Just made a quick PR to show what I had in mind - it might still be better to handle this in (MLJ)Flux instead, then we don't merge the PR.

ablaom commented 2 days ago

After thinking about this more, my vote would be to add this to MLJFlux, as this is, for now, the only package fussy about float types. In the rare we want float32 in some other case, one can always insert an ordinary function into the pipeline. For example, if you have a float64 table, you could insert float32ify, where

float32ify(X) = Float32.(Tables.matrix(X))

which returns a Float32 matrix, which MLJFlux models will accept. It seems overkill to have a new Static transformer to generalise this kind of simple conversion, no?

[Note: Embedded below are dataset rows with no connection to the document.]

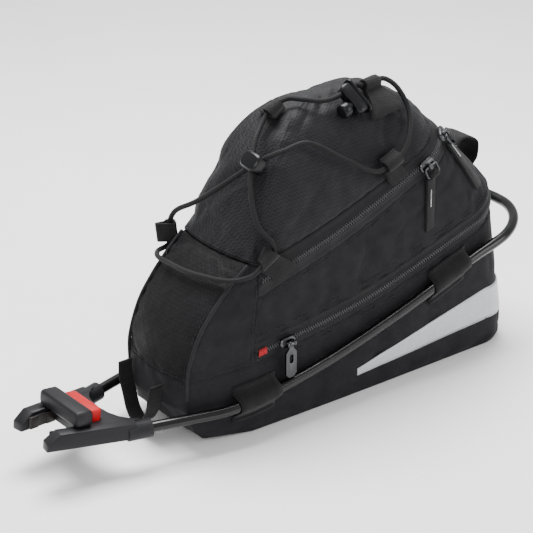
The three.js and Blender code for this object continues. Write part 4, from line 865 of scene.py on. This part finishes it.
lid_normals = grid_normals(lid_points, True)
lid_edge = edge_distance(lid_points, True, top=False)


def lid_relief(point, edge_mm):
    """Sags and folds of the light lid cloth, inwards so that the cord lies on it."""
    p = Vector(point)
    broad = 0.5 - 0.9 * noise.noise(p / 42 + Vector((9.1, 2.2, 4.6)))
    folds = crease(point, 40, 2.0) + 0.7 * crease((point[0] * 0.6, point[1], point[2] * 1.5), 27, 4.0)
    free = 1 - math.exp(-(edge_mm / 12) ** 2)
    pucker = math.exp(-(edge_mm / 8) ** 2) * 0.35 * math.sin(p.x * 0.8 + p.y * 0.6 + 3 * noise.noise(p / 12))
    return -free * (1.3 * max(0, broad) + 1.3 * folds) + pucker + seam_drop(edge_mm)


cord_tree = kdtree.KDTree(len(cord_line))
for index, place in enumerate(cord_line):
    cord_tree.insert(place, index)
cord_tree.balance()


def pressed(point):
    """How far the cord draws the lid cloth in beside it."""
    return -2.3 * math.exp(-(max(0, cord_tree.find(point)[2] - 2.2) / 6.5) ** 2)


lid_outer = raised(lid_points, lid_normals, over_grid(lid_relief, lid_points, lid_edge))
lid_outer = settled(lid_outer, lid_normals, True, bridged=True, most_in=2.2, most_out=0.5)
under_cord = over_grid(pressed, lid_points) * np.clip(lid_edge / 4, 0, 1)
lid_outer = raised(lid_outer, lid_normals, under_cord)
lid = shell("lid_cloth", lid_outer, lid_points - lid_normals * (WALL + 3.2), closed=True, bridge=True)
lid_places = np.array([v.co for v in lid.data.vertices])
set_uvs(lid.data, np.stack([lid_places[:, 0], lid_places[:, 2] - 0.8 * np.abs(lid_places[:, 1])], axis=1))
finish_piece(lid, RIPSTOP, nodes=["lid_panel"])


# Stitching: short threads laid along a line on the cloth
STITCH_MARKS = np.array([0, 0.18, 0.5, 0.82, 1])
STITCH_RISE = np.array([-0.9, 0.35, 0.6, 0.35, -0.9])
STITCH_GIRTH = (0.45, 0.9, 1, 0.9, 0.45)
STITCH_SIDES = 5


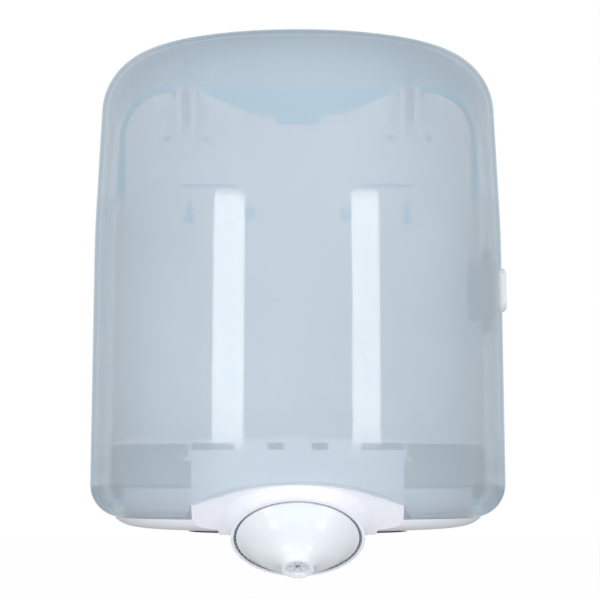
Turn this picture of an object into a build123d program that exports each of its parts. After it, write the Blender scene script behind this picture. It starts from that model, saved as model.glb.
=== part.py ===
"""Wall-mounted centrefeed roll dispenser with a lift-up cover, a side latch and a turning nozzle.

Millimetres. +Z is up, the wall is the plane Y = 0 and the front faces -Y. The origin is the middle of
the rectangle of four wall screws. Heights below are measured up from the cover's bottom edge.
"""

import os
from math import cos, radians, sin

from build123d import *

# Cover
cover_half_width = 127.2
crease_inset = 2.1
crown_inset = 8.0
crease_height = 173.0
cover_height = 285.0
cover_depth = 236.0
cover_wall = 2.6
crown_round = 38.0
crease_round = 700.0
bottom_round = 20.0
rim_drop = 0.6
rim_width = 18.2
cover_rear_gap = 4.0
crown_cut_height = 262.0

# Arch cut out of the cover in front of the nozzle
arch_top_height = 21.5
arch_half_width = 61.5
arch_straight_height = 5.0
arch_flare = 4.8

# Wall screws and the other holes of the back
screw_span_x = 92.0
screw_span_z = 100.0
screw_centre_height = 141.0
screw_hole_radius = 2.75
back_wall = 3.2
back_pad = 0.9
back_pad_low = 72.0
back_pad_high = 206.0
back_half_width = 115.0
back_top_height = 279.0
back_corner_round = 30.0
back_dip_depth = 14.5
back_dip_top = 63.0
back_dip_floor = 30.0
tray_gap = 1.3
tray_wall = 2.4
tray_depth = 38.0
tray_foot_height = 9.5
tray_top_height = 208.0
tray_front_height = 193.0
grip_slot_length = 37.0
grip_slot_height = 2.6
grip_slot_x = 59.5
grip_slot_level = 217.0
keyhole_x = 72.5
keyhole_level = 195.0
keyhole_head_radius = 4.2
keyhole_neck_radius = 2.2
keyhole_neck_length = 9.0
window_x = 32.0
window_level = 198.0
window_size = 8.4
top_slot_width = 30.0
top_slot_level = 257.6

# Base
base_rim_cover = 2.8
base_drop = 9.6
base_wall = 2.4
upstand_rim_gap = 2.7
upstand_height = 17.0
under_rim_gap = 0.6
bay_half_width = 60.5
bay_cover_gap = 1.9
bay_rim_gap = 0.5
bay_top_height = 39.0
bay_length = 84.0
leg_front_setback = 110.0
leg_rear = 46.0
leg_x = 52.0

# Nozzle, drawn about its own axis, which points forwards and down
nozzle_tilt = 54.0
ring_setback = 34.6
ring_height = -11.5
bay_face_setback = 7.5
throat_radius = 36.9
throat_wall = 1.8
throat_length = 31.0
flare_radius = 7.0
lip_radius = 47.5
lip_rise = 9.0
lip_top = 7.0
lip_foot = 9.2
lip_thickness = 1.1
shoulder_setback = 10.0
shoulder_radius = 32.6
shoulder_wall = 2.4

# Toothed collar and nozzle cone
collar_gap = 0.12
collar_rim = 0.55
collar_face = 1.5
collar_bore = 30.35
tooth_count = 60
tooth_depth = 0.5
cone_radius = 35.3
cone_edge = 1.2
cone_length = 21.0
cone_wall = 1.8
tip_radius = 9.1
tip_bore = 7.9
skirt_gap = 0.35
skirt_length = 12.4
lock_ring_gap = 0.25
lock_ring_thickness = 1.4
lock_ring_groove = 0.7
lock_ring_radius = 32.0
sleeve_gap = 0.02
sleeve_wall = 1.3
sleeve_length = 13.0
iris_setback = 1.9
iris_bore = 1.5
iris_thickness = 2.2
iris_slit = 0.45
iris_slits = 6

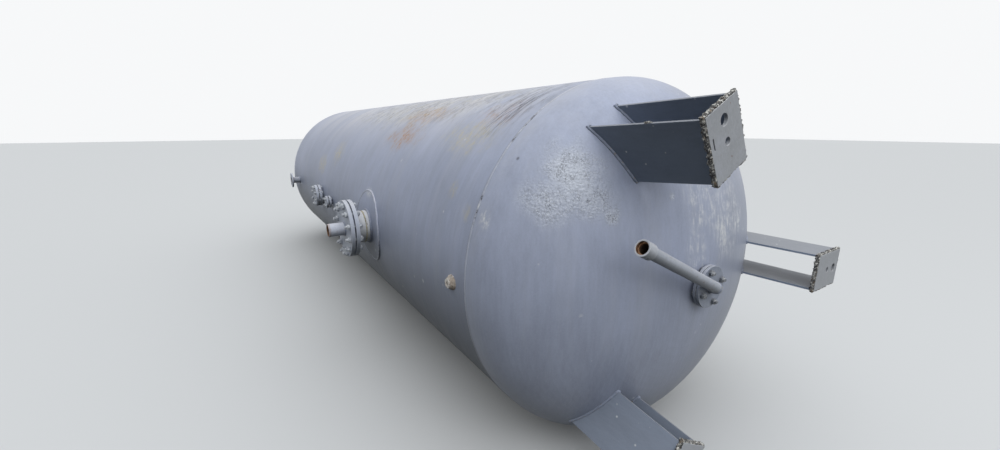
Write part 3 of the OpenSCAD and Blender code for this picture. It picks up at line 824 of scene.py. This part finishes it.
def foot_bead_path():
    """The path of the bead round a foot plate, with rounded corners."""
    corners = (
        (-LEG_HALF, FOOT_OUTER),
        (-LEG_HALF, FOOT_INNER),
        (LEG_HALF, FOOT_INNER),
        (LEG_HALF, FOOT_OUTER),
    )
    path = []
    for index, (y0, z0) in enumerate(corners):
        y1, z1 = corners[(index + 1) % 4]
        count = round(math.hypot(y1 - y0, z1 - z0) / CRUST_STEP)
        for step in range(count):
            y = y0 + (y1 - y0) * step / count
            z = z0 + (z1 - z0) * step / count
            bulge = Vector((0, y, (z - (FOOT_INNER + FOOT_OUTER) / 2) * 0.74)).normalized()
            drift = CRUST_DRIFT * uneven(Vector((0, y, z)), 16.0, 7.0)
            path.append((Vector((LEG_END + CRUST_PAST + drift, y, z)), bulge))
    return path


tree, place, pale = new_group("weld_crust", ("Place", "Pale"), ("Color", "Height"))
lump = field(tree, place, 60.0, 8.0, 0.68)
colour = tint(tree, between(tree, lump, 0.52, 0.66), SCALE_GREY, SCALE_TAN)
bright = between(tree, field(tree, place, 95.0, 7.0, 0.7), 0.48, 0.60)
colour = tint(tree, times(tree, bright, pale), colour, SCALE_PALE)
burnt = between(tree, field(tree, place, 130.0, 5.0, 0.7), 0.50, 0.40)
colour = tint(tree, burnt, colour, SCALE_DARK)
grainy = field(tree, place, 420.0, 5.0, 0.65)
height = added(tree, grainy, 0.5, lump)
give(tree, Color=colour, Height=height)

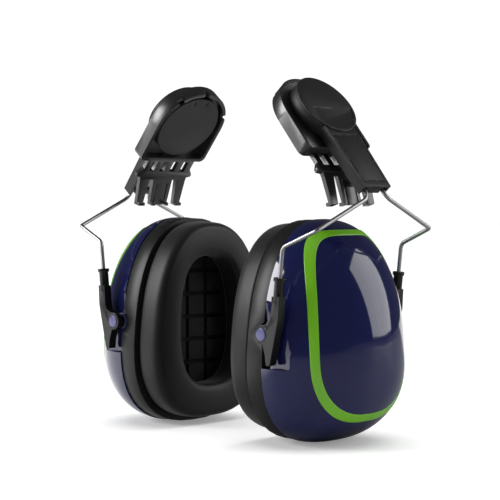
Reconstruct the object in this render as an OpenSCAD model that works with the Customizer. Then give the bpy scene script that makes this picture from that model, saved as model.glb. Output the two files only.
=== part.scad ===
// Helmet-mounted earmuff pair. Each side is a slotted helmet adapter, a swinging arm with a
// height slider, a spring-wire bow with two yokes, and a cushioned cup that tilts between them.
// X runs from one cup to the other, -Y is the wearer's front and +Z is up.
// The origin lies midway between the two helmet slots, level with the adapters' shoulders.

/* [Stance] */
// Half the distance between the two cups' pivot axes
pivot_x = 54; // [48:1:80]
// Half the distance between the two helmet slots
slot_x = 65; // [60:1:90]
// Height from the top of a cup to the level of the helmet slots
cup_drop = 21.8; // [19:0.2:40]
// Lean of the adapters and arms from upright, in degrees
lean = 40; // [32:1:44]

/* [Cup] */
// Height of the cup shell
cup_h = 107.6; // [88:0.4:132]
// Width of the cup shell, front to rear
cup_w = 81; // [68:0.5:98]
// Depth of the dome beyond the base plate
dome_depth = 39.3; // [30:0.5:48]
// How much narrower the cup is at its top than at its middle, as a share
cup_taper = 0.15; // [0.05:0.01:0.2]
// Thickness of the shell wall
shell_wall = 2.8; // [2:0.1:3.6]
// Depth of the black band of the base plate
band_depth = 10.3; // [7:0.5:13]
// Thickness of the trim ring on the dome
trim_t = 0.6; // [0.4:0.1:1.2]

/* [Cushion] */
// Thickness of the cushion
cushion_t = 14.6; // [10:0.2:18]
// How far the cushion's outline lies inside the cup's outline
cushion_inset = 2.2; // [2:0.2:5]
// Width of the ear opening
ear_w = 41; // [36:1:48]
// Height of the ear opening
ear_h = 66; // [60:1:78]
// Thickness of the cushion's vinyl skin
skin_t = 1.2; // [0.8:0.1:2]

/* [Wire and yokes] */
// Diameter of the spring wire
wire_d = 2; // [1.6:0.1:2.6]
// Half the distance between the two wire legs at the arm
leg_y = 6.4; // [6:0.1:6.8]
// How far the wire bow's knees stand out beyond the cups' pivots
knee_out = 31.5; // [24:0.5:38]
// Thickness of the yokes
yoke_t = 4.4; // [3.6:0.2:5.4]
// Diameter of the pivot buttons
pivot_d = 6.2; // [5:0.2:7.4]
// Radial running clearance of every pivot
pivot_gap = 0.05; // [0.03:0.01:0.09]

/* [Adapter] */
// Radius of the rounded top of the adapter frame
frame_r = 22.5; // [19:0.5:27]
// Depth of the adapter frame
frame_depth = 7; // [6:0.2:9]
// Distance from the hub axis to the shoulder of the slot tongue
shoulder_a = 32.5; // [27:0.5:40]
// Length of the slotted neck between the frame and the prongs
neck_len = 10.5; // [9:0.5:14]
// Width of the slot tongue's prongs, made for a 30 mm helmet slot
tongue_w = 30; // [28:0.5:32]
// Length of the prongs below the shoulder
prong_len = 16; // [13:0.5:19]

/* [Arm] */
// Length of the arm from the hub axis to its lower end
arm_len = 51.5; // [45:0.5:62]
// Width of the arm at its lower end
arm_w = 18.4; // [18:0.2:22]
// Free travel of the height slider
slide_travel = 16; // [10:1:16]
// Clearance round the slider in its channel
slide_gap = 0.15; // [0.1:0.05:0.3]

/* [Hidden] */
SIDES = [["left", 1], ["right", -1]];
PIECES = ["adapter_frame", "click_spring", "hub_disc", "hub_screw", "arm_housing", "arm_back_cover",
    "head_cap", "slider", "slider_spring", "wire_bow", "front_yoke", "rear_yoke", "cup_shell",
    "pivot_pins", "trim_ring", "base_plate", "cushion_ring", "cushion_skin", "cushion_foam",
    "foam_liner"];
$fn = 48;

// Cup, measured from the middle of its pivot axis: X outwards, Z up
outline_n = 2.5;
steps = 48;
cup_mid = -0.6;
cup_top = cup_h / 2 + cup_mid;
crown_z = -10;
shell_x = -2.6;
band_x = shell_x - band_depth;
clip_t = 1.6;
cushion_x = band_x - clip_t - 0.1;
inner_w = cup_w / 2 - 2 * shell_wall + 0.7;
inner_h = cup_h / 2 - shell_wall;
inner_depth = dome_depth - shell_wall;
pocket_y = cup_w / 2 - 2.5;
pocket_low = -16.2;
flange_x = 2;
trim_top = cup_top - 5.2 - crown_z;
trim_bottom = cup_h / 2 - 10.9 + cup_mid + crown_z;
mouth_w = ear_w / 2 + 3.5;
mouth_h = ear_h / 2 + 3;

// Stance
drop_z = -(cup_top + cup_drop);
pocket_gap = 1.6;
yoke_in = pocket_y + pocket_gap + 0.3;
yoke_y = yoke_in + yoke_t / 2;
pin_y = yoke_in + yoke_t + 0.4;
lobe_r = pivot_d / 2 + 1.2;
notch_r = lobe_r + 1.7;
stub_r = 1.5;
spine_x = 7.3;
spine_tilt = 6.5;
sleeve_r = wire_d / 2 + 1.38;
sleeve_top = 26.6;
sleeve_low = 15;

// Arm stack along the hub axis, from the adapter's rim outwards
hub_x = slot_x - shoulder_a * sin(lean);
hub_z = shoulder_a * cos(lean);
frame_drop = shoulder_a - neck_len;
frame_wall = 1.8;
tongue_t = 2.2;
tongue_half = tongue_w / 2 + 1.2;
barb = 3;
prong_tilt = 22.5;
floor_t = 1.5;
floor_n = frame_depth - 0.7 - floor_t;
disc_gap = 1.8;
disc_r = min(frame_r, frame_drop) - frame_wall - disc_gap;
disc_n = 0.9;
disc_t = 1.8;
boss_r = 6;
screw_r = 1.9;
head_r = frame_r - 5.2;
head_n = frame_depth - 0.4;
beam_n = frame_depth + 0.3;
head_floor_t = 1.8;
cap_n = head_n + 5.6;
cap_t = 1.4;
panel_n = cap_n + 0.8;
channel_n = beam_n + 1.3;
channel_h = 2.8;
channel_w = 2 * (leg_y + wire_d / 2 + 0.35);
cover_top_a = 21;
cross_a = arm_len - 2.4;
cross_n = beam_n + 2.1;
slider_a = arm_len - slide_travel - 9;
slider_end = arm_len - 0.4;
slider_half = channel_w / 2 - slide_gap;
slider_low = channel_n + slide_gap;
slider_high = channel_n + channel_h - slide_gap;
spring_pocket = [8, 6.4, 0.8];
head_w = arm_w + 3.6;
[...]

In MLJFlux, I wouldn't implement the conversion by adding a layer to the Flux model. Rather do it in the data pre-processing step, so that it only needs to happen once.

ablaom commented 2 days ago

In MLJFlux, I wouldn't implement the conversion by adding a layer to the Flux model. Rather do it in the data pre-processing step, so that it only needs to happen once.

Admittedly, this is a bit of a pain because the reformat methods do not see the model, which would carry the float type hyperparameter. 🤷🏾

EssamWisam commented 1 day ago

Admittedly, this is a bit of a pain because the reformat methods do not see the model, which would carry the float type hyperparameter. 🤷🏾

In the current state, Flux will behave as reported above (as far as I believe) if input is FloatX and model is FloatY where X≠Y. The most frequent case for this will have X=64 and Y=32. If we make a reformat method to handle just this case, then we don't perfectly solve this problem for all setups but at least do so for the vastly most frequent setup (i.e., still an improvement over the status quo).